When it comes to believers and believing communities, Corrigan stresses the terror of words and doctrines that are deemed empty. These can be deceptive and misleading. Empty words can harm individuals, but empty doctrines have the power to pervert entire groups; they are not only to be feared, but also identified and attacked. Corrigan suggests that one of the subtle and sophisticated ways Christian groups establish a sense of in-group solidarity is by identifying others, even others within the same denomination or heritage, as empty enemies. Accusations of emptiness, whether the denunciations are of Catholic ritual or Baptist heresy, can be a potent tool.
In a book with so many splendid features, one of the most obvious is the diversity of Christian traditions Corrigan analyzes. All of the regulars are here: Puritans, Catholics, the legacy of Billy Graham. But Corrigan also includes discussions of Mormons, Jehovah’s Witnesses, and Pentecostals. His source base is just as varied. Corrigan uses sermons, tracts, maps, architecture, novels, and poetry.
Moreover, when Corrigan incorporates race into the narrative, he makes some signal points. For instance, he follows the intrepid work of historian Donald Mathews in recognizing how bodies deemed black have often been made empty to perform religious work for white communities. Lynching victims were either scapegoats or exorcised demons whom whites needed to destroy. Regarding notions of time, Corrigan contends that for African Americans, who often lacked the free time to discuss the biblical apocalypse in highly intellectualized and theoretical ways, tribulation was a constant state of existence. This world and this present time were full enough of evil.
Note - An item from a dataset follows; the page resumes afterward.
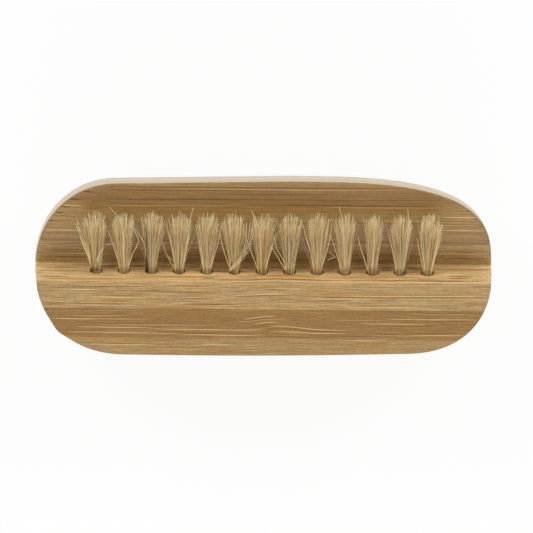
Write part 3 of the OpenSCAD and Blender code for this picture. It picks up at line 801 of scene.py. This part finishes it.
# Bristles that stray: the tuft, how pale it is, and its places beside the tuft's middle line and along it
STRAYS = (
    (1, 1, (0, 0), (0.15, 3.2), (0.8, 5.8), (2, 7.9), (3.5, 8.9)),
    (1, 0.95, (0, 0), (0.05, 3), (0.6, 5.6), (1.7, 7.6), (3.1, 8.4)),
    (1, 0.85, (-0.5, 0), (-1.6, 4.5), (-3.2, 9.5), (-4.7, 13.6)),
    (1, 0.80, (-0.6, 0), (-1.9, 5), (-3.5, 9.8), (-4.3, 14.4)),
    (1, 0.75, (-0.7, 0), (-1.7, 5.5), (-2.8, 9.5), (-3.9, 12.6)),
    (1, 0.05, (-0.9, -0.5), (-0.95, 2), (-1.1, 4.5)),
    (1, 0.05, (0.2, -0.5), (0.15, 1.8), (0.05, 3.4)),
    (1, 0.1, (-0.4, -0.5), (-0.5, 1.6), (-0.4, 3.2)),
    (2, 1, (0.1, 0), (-0.2, 8), (-0.6, 13.8), (-3.3, 17.5)),
    (2, 0.9, (0.7, 0), (1.9, 6), (3.2, 9.5), (1.3, 13.3)),
    (2, 0.7, (-0.6, 0), (-2, 6.5), (-3.6, 12)),
    (3, 0.02, (-1.05, -0.7), (-1.15, 3.5), (-1.15, 7.1), (-1.4, 14.1)),
    (3, 0.02, (-0.9, -0.7), (-1, 3), (-1.05, 6.5), (-1.25, 13.2)),
    (3, 0.05, (-1.1, -0.7), (-1.25, 2.5), (-1.3, 5.5), (-1.5, 9)),
    (3, 0.08, (-0.8, 0), (-0.9, 3.5), (-1.5, 8), (-1.6, 12.6)),
    (3, 0.9, (-0.6, 0), (-1.2, 4.5), (-1.7, 8.9), (-3.9, 12.4)),
    (4, 1, (0.5, 0), (1.5, 7), (2.2, 14.2), (2.8, 17.4)),
    (4, 1, (-0.6, 0), (-1.5, 7), (-2.4, 11), (-2.9, 14.2)),
    (4, 0.6, (-0.4, 0), (-1.7, 3), (-3.3, 7), (-3.9, 9.5)),
    (4, 0.5, (-0.3, 0), (-1, 3.5), (-2.8, 5.5), (-3.6, 8.8)),
    (5, 1, (0.6, 0), (1.5, 5), (2.4, 9.5), (3, 14)),
    (5, 0.7, (-0.5, 0), (-1.3, 6), (-2.6, 13.5)),
    (6, 1, (-1.25, 0), (-0.9, 2), (0.9, 4), (2.9, 7.6), (3.95, 15)),
    (6, 1, (-1.2, 0), (-0.7, 2.1), (1, 4.3), (3.1, 8.2), (4, 11.5)),
    (6, 1, (-1.2, 0), (-0.6, 1.8), (1.2, 3.9), (2.6, 8.4), (3.3, 14.2)),
    (6, 1, (-1.1, 0), (-0.5, 1.7), (0.9, 3.3), (2.4, 5.4), (3.7, 9)),
    (6, 1, (-1.1, 0), (-0.8, 1.8), (0.7, 3.8), (2.4, 6.6), (3.4, 9.4)),
    (6, 0.95, (-1, 0), (-0.6, 2.3), (1.1, 4.8), (2.3, 9), (2.5, 14)),
    (6, 0.8, (-0.6, 0), (-1.8, 4.5), (-2.8, 8.5), (-3.4, 12)),
    (7, 1, (-0.1, 0), (-0.4, 7), (-1, 13.1), (-2.6, 17)),
    (7, 0.8, (-0.6, 0), (-2, 5), (-3.2, 9), (-4.4, 12.5)),
    (7, 0.85, (0.5, 0), (1.6, 6), (2.9, 11.5)),
    (8, 0.7, (-0.5, 0), (-1.8, 3.2), (-3.2, 6.2), (-4.2, 8.2)),
    (8, 0.75, (-0.6, 0), (-1.5, 4.5), (-2.9, 7.2), (-3.4, 10.5)),
    (9, 0.9, (-0.6, 0), (-1.4, 5.5), (-2.5, 10), (-3.4, 13.8)),
    (9, 0.8, (0.5, 0), (1.7, 5.5), (2.6, 10.5), (3, 14)),
    (10, 1, (0, 0), (-0.3, 7), (-0.7, 14.1), (-1.6, 18)),
    (10, 0.85, (-0.6, 0), (-1.9, 6), (-3.5, 11.5)),
    (10, 0.9, (-3.9, 4.4), (-3.1, 4.9), (-2.2, 5.2), (-2.9, 6), (-3.6, 6.7)),
    (11, 0.9, (0, 0), (0.1, 8), (0.15, 16.4)),
    (11, 0.75, (-0.7, 0), (-1.7, 4), (-2.9, 8.5), (-3.4, 11)),
    (12, 0.95, (0.4, 0), (1.1, 7), (1.5, 13.3), (1.3, 17.7)),
    (12, 0.1, (0.8, 0), (1.2, 3), (1.55, 5.6), (1.7, 8)),
    (12, 0.35, (0.7, 0), (1.6, 5), (2.4, 10), (2.9, 12.5)),
    (12, 0.8, (-0.7, 0), (-1.6, 6), (-2.8, 11.5)),
    (13, 1, (0.7, 0), (1.2, 4), (2.2, 9), (3, 13.8)),
    (13, 1, (0.6, 0), (1.1, 4.5), (2, 9.5), (2.7, 14.2)),
    (13, 1, (-0.5, 0), (-0.9, 4), (-1.6, 8.5), (-1.7, 13.8)),
    (13, 0.8, (-0.6, 0), (-1.6, 5), (-2.6, 10.5)),
)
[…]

Corrigan throws a lot into the abyss of emptiness. The “wilderness” of colonial Puritan imaginations, for instance, was not exactly empty. It simply had elements that were different from the European background. Even for Puritans this so-called wilderness contained peoples, animals, and crops that were deemed less valuable and in need of redemption. The land was never seen as devoid of presence. Empty words and doctrines, moreover, are not absent words or doctrines. The presence of the empty words and doctrines is the problem. This is both the genius of Corrigan’s study and its slipperiness. Emptiness can alternatively mean too little or too much. It is sometimes unclear where emptiness is distinct from excess.
In the field of American religious history, obsessed as it is with politics and public doctrine, Emptiness is a breath of fresh air. Corrigan draws our attention to personal feelings and everyday practices. Instead of highlighting success or certainty, he plunges into the depths of despair and fluidity. Emptiness touches the core of lived religious experiences in a way that wouldn’t be done by yet another book on the origins of the religious right or the voting patterns of evangelicals before the Civil War.
Corrigan accomplishes much more than helping us to understand how American Christians have experienced emptiness. He does much more than show us how they have put emptiness to work tangibly, intellectually, emotionally, and spiritually. Emptiness provides a fulfilling way to consider our own emptiness. Perhaps it is when we feel most empty that we are most full of our Christianity and our humanity.